La reciente celebración del obispo castrense Santiago Olivera por el fallo de la Corte Suprema que beneficia a represores de la última dictadura militar no es un hecho aislado. Es la punta de un iceberg que revela una profunda y dolorosa grieta dentro del espacio cristiano: la que separa a una iglesia seguidora del mensaje liberador de Jesús de Nazaret de la iglesia que justifica a los represores.
Al brindar su apoyo a quienes fueron encontrados culpables de crímenes de lesa humanidad, Monseñor Olivera no solo ofende la memoria de las víctimas y sus familias, sino que traiciona el núcleo mismo del evangelio.
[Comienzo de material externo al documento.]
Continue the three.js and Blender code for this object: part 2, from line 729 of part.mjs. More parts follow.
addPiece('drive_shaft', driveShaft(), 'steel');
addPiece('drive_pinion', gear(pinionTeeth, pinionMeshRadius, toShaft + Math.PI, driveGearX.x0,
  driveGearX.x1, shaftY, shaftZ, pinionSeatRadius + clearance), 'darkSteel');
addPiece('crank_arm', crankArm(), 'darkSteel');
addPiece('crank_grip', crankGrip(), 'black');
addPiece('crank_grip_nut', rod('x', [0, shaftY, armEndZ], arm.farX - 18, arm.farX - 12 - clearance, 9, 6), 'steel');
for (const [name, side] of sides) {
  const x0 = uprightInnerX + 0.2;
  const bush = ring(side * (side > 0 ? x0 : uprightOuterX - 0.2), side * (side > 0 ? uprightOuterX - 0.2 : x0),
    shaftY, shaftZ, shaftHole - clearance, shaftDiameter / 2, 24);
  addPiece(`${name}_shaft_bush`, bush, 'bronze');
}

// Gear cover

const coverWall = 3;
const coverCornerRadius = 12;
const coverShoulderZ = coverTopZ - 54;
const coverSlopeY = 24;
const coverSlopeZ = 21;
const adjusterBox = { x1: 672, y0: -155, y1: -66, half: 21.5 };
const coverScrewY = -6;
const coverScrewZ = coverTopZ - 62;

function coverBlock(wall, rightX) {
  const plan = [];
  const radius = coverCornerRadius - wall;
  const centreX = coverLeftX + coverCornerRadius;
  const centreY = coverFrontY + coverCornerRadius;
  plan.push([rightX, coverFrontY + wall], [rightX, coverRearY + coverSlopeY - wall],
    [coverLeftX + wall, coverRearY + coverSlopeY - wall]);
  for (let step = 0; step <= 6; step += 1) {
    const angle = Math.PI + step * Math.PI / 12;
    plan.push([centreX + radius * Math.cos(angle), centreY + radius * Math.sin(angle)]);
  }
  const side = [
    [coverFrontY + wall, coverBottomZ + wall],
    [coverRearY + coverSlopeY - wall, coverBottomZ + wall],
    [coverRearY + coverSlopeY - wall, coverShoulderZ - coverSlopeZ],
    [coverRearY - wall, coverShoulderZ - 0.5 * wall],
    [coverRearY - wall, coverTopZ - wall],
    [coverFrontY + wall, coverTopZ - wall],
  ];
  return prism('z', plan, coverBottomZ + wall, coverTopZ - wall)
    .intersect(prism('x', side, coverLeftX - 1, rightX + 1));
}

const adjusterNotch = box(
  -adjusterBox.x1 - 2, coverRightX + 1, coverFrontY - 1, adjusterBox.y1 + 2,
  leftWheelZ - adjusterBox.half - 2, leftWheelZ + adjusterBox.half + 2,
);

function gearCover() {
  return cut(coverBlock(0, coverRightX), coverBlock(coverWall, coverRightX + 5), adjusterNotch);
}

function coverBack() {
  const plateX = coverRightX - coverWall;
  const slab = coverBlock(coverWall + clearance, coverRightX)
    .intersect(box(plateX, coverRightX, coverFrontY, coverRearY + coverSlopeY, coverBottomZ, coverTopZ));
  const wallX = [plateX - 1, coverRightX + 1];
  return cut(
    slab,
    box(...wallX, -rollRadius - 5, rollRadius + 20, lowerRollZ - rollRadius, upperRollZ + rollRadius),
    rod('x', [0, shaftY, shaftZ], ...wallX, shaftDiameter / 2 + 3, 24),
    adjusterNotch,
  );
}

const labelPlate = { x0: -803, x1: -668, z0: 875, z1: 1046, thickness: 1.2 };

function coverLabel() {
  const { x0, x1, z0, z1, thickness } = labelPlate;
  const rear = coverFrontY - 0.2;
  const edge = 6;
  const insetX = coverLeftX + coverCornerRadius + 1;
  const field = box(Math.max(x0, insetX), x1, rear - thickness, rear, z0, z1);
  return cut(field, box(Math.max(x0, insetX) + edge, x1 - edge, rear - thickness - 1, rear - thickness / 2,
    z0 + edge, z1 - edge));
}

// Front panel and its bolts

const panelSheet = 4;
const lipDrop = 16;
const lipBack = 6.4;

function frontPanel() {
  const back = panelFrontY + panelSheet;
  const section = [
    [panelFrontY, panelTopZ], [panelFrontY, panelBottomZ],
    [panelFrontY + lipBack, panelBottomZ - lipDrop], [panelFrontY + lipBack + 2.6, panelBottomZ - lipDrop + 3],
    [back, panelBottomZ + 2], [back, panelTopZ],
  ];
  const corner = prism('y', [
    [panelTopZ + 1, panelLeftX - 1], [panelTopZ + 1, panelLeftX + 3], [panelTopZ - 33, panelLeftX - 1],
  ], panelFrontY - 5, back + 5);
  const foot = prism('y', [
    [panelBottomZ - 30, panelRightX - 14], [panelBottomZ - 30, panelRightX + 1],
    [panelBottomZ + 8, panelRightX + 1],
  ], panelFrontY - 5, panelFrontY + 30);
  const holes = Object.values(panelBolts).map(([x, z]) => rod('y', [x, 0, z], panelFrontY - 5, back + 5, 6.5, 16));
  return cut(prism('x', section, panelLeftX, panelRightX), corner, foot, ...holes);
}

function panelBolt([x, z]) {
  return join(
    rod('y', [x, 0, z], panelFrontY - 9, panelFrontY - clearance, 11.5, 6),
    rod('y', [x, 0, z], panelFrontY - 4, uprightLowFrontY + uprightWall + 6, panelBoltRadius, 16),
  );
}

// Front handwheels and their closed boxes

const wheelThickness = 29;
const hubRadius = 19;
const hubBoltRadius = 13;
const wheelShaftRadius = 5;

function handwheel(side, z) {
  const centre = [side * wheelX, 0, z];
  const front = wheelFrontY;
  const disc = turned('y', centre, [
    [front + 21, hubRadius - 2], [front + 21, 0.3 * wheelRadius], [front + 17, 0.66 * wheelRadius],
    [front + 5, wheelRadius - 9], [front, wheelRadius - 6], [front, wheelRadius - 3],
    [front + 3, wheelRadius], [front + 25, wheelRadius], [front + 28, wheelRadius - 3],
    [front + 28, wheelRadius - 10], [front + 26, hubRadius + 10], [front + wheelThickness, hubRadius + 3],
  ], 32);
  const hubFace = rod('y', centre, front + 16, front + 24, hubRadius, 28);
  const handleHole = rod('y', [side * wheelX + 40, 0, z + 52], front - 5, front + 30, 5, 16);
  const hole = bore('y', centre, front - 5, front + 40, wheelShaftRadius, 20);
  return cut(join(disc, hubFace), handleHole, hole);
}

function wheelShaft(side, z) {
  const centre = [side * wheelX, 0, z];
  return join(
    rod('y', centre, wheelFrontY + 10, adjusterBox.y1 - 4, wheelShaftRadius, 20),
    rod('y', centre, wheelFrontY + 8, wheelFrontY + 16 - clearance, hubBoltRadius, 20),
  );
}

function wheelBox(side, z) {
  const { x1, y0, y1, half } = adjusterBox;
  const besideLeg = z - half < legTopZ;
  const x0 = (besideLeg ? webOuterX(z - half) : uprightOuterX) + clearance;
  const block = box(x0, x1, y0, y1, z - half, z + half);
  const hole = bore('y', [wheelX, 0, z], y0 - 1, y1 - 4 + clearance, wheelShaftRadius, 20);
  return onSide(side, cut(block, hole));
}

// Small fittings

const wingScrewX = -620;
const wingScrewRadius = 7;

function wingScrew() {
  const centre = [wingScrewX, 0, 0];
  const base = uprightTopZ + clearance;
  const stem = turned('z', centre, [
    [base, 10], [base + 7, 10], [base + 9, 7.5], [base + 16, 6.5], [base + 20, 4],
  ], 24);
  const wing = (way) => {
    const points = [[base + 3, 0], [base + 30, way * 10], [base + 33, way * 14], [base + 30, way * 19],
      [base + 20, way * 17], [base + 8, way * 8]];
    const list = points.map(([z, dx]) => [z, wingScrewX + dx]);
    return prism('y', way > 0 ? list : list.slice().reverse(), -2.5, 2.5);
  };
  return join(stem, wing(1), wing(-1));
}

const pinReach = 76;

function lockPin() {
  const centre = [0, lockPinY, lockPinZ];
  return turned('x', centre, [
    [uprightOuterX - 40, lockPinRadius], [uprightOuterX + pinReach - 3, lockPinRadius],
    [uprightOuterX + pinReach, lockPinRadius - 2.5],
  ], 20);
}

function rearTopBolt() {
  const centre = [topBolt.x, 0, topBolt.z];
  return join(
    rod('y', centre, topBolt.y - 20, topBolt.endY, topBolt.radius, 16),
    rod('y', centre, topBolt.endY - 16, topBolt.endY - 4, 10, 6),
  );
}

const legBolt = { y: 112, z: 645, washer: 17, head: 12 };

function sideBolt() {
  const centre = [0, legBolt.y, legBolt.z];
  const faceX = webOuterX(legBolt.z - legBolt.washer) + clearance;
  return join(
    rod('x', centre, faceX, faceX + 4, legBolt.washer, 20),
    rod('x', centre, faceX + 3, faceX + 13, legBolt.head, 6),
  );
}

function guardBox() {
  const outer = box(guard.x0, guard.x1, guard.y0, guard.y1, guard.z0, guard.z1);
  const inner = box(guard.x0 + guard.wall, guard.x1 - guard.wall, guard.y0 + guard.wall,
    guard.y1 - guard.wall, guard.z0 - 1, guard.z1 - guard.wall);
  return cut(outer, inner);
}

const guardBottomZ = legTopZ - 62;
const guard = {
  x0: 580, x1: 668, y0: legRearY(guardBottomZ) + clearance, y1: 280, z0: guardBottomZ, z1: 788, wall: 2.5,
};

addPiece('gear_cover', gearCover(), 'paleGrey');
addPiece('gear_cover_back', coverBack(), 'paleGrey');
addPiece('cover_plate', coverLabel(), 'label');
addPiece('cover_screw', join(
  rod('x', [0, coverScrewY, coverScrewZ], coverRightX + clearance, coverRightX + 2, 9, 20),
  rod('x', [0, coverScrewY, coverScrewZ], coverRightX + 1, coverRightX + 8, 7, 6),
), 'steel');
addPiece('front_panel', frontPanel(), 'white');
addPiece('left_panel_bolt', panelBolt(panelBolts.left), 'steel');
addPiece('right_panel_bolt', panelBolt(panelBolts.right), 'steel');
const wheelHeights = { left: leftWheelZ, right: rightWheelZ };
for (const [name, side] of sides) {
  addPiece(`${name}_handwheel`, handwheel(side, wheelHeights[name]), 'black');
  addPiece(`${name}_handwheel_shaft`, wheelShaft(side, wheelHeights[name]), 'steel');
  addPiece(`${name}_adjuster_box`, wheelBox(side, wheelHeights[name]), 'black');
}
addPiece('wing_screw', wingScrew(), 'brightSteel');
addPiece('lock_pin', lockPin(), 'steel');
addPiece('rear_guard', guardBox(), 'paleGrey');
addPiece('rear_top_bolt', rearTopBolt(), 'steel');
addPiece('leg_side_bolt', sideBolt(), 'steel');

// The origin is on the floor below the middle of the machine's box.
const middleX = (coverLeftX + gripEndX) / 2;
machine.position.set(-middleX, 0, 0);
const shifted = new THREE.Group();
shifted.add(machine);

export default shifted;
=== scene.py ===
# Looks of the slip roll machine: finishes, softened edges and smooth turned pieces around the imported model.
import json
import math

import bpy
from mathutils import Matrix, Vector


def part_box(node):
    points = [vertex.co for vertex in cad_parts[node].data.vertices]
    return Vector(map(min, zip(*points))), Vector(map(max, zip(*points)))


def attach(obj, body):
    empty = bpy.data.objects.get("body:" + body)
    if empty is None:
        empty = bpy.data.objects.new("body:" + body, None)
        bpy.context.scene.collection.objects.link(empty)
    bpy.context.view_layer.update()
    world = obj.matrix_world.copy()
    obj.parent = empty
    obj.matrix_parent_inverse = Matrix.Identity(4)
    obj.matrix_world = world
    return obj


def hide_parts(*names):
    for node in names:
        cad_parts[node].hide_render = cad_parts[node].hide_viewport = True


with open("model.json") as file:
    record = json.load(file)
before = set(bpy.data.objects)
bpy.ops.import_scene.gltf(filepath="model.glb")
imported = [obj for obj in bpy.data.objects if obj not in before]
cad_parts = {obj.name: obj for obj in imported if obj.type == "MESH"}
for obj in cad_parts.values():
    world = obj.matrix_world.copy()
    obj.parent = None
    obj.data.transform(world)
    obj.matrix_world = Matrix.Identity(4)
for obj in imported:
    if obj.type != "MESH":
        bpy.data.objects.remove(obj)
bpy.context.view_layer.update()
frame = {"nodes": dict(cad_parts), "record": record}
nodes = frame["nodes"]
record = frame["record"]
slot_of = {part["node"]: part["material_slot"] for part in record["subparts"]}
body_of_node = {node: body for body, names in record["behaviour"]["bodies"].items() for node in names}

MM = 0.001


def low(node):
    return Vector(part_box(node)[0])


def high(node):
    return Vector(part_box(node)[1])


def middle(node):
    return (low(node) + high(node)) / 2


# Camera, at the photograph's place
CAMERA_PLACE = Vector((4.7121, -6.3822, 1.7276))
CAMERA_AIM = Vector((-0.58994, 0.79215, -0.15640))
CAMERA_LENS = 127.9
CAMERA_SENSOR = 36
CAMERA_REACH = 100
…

El Jesús de los Evangelios, que proclamó «he venido para que tengan vida, y la tengan en abundancia» (Juan 10:10), es el mismo que identificó su presencia con los presos, los hambrientos y los desnudos (Mateo 25: 31-46). Celebrar a los victimarios es, en una contradicción teológica abismal, ponerse del lado de los que sembraron muerte y secuestro, tortura y desaparición. No se puede ser cristiano, en un sentido evangélico auténtico, sin un compromiso inquebrantable con los Derechos Humanos, porque éstos defienden la dignidad sagrada de cada persona, creada a imagen y semejanza de Dios.
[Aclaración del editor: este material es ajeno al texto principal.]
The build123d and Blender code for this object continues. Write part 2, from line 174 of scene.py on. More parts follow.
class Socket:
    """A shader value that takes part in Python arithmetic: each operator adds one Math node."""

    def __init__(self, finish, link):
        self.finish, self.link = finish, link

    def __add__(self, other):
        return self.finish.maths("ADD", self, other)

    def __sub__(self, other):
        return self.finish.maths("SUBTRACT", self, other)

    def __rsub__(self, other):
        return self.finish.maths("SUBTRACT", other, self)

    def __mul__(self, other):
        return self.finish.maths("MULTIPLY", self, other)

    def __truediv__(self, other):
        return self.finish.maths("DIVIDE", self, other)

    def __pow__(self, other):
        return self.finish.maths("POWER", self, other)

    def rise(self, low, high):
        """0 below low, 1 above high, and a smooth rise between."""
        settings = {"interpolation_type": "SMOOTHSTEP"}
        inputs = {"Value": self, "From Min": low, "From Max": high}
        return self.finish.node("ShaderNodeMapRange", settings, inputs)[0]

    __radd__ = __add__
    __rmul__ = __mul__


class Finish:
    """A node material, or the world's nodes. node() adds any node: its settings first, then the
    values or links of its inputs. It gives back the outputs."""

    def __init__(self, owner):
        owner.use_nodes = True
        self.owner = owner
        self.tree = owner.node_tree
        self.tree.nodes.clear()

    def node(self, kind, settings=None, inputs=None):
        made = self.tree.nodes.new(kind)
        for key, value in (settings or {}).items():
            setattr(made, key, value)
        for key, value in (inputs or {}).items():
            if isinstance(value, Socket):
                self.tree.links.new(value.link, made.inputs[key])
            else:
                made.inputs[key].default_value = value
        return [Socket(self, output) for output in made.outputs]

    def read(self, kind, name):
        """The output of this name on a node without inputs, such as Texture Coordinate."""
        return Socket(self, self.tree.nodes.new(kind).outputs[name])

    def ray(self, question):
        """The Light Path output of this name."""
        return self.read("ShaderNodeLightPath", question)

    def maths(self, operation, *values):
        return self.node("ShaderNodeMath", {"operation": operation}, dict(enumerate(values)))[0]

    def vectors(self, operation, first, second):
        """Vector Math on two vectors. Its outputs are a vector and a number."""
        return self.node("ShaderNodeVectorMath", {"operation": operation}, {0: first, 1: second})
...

Esta actitud eclesial encuentra un eco siniestro y modernizado en la figura de Gonzalo “Chispa” Sánchez, quien fuera integrante de la patota de la ESMA y actualmente miembro de los «Muertos Vivos», un grupo de represores cercano a La Libertad Avanza. El 22 de octubre comenzaron las audiencias del juicio ESMA IX, en donde se acusa a Sánchez por 193 casos, entre ellos se le incrimina haber integrado el grupo de tareas que secuestró a Rodolfo Walsh. Estuvo más de 20 años prófugo en Brasil, desde donde fue extraditado en 2020. En esa audiencia expresó: “Yo soy pastor misionario de la iglesia evangélica y misionario de la Asamblea de Dios, Ministerio Vida. Actualmente ejerzo mi ministerio aquí en el penal [de Campo de Mayo]. Doy culto los sábados y ejerzo la teología para la iglesia evangélica de Buenos Aires… Mi esposa es diaconisa de la iglesia evangélica de Río de Janeiro…”.
Aquí surge una pregunta incómoda y crucial, dirigida al pastor Sánchez: ¿Asumirá con honestidad el proceso judicial y declarará por cada muerte, cada violación, cada tortura que se le atribuye a él y a sus cómplices?
La conversión religiosa auténtica conlleva el arrepentimiento, la confesión y la reparación. Una fe que no se enfrenta a la verdad histórica de los propios actos es una farsa. Si su fe es genuina, debería impulsarlo no a esconderse detrás de tecnicismos legales o de un discurso pietista, sino a confesar plenamente la verdad, a nombrar a cada víctima, a detallar cada atrocidad. Esta sería la única forma de comenzar un camino de redención real, tanto personal como para una sociedad que necesita desentrañar hasta la última oscuridad de su pasado para poder sanar. Cualquier otra actitud lo ubica, una vez más, del lado de la opacidad y la impunidad, no del lado de la luz liberadora que dice profesar.
La «iglesia de los represores», tanto la de ayer –con su silencio cómplice o su bendición activa a la dictadura– como la de hoy –con obispos que celebran fallos a favor de genocidas y pastores que fueron torturadores–, construye un ídolo. Un ídolo de poder, impunidad y orden sin justicia.
Frente a ella, la iglesia que sigue a Jesús de Nazaret está irrevocablemente del lado de los crucificados de la historia. Es la iglesia de las Madres y Abuelas de Plaza de Mayo, de los pastores, curas, monjas y laicos del Movimiento Ecuménico por los Derechos Humanos (MEDH) que arriesgaron sus vidas en la opción por las y los pobres y perseguidos, de las comunidades de base que hoy acompañan a los descartados del sistema. Esta iglesia sabe que la fe sin obras está muerta, y que la obra primordial es defender la vida, la verdad y la justicia.
La disyuntiva es clara: o se está con la vida o se está con la muerte. No hay término medio. El mensaje de Jesús no es neutral. Es un mensaje de liberación para las y los vulnerados y de un juicio severo para los opresores. Cualquier intento de conciliar el cristianismo con la defensa de la tortura, la desaparición o la impunidad no es más que una herejía histórica y teológica que vacía la cruz de su significado y la resurrección de su esperanza.
* Elsa Oshiro y Luis María Alman Bornes son copresidentes del Movimiento Ecuménico por los Derechos Humanos (MEDH).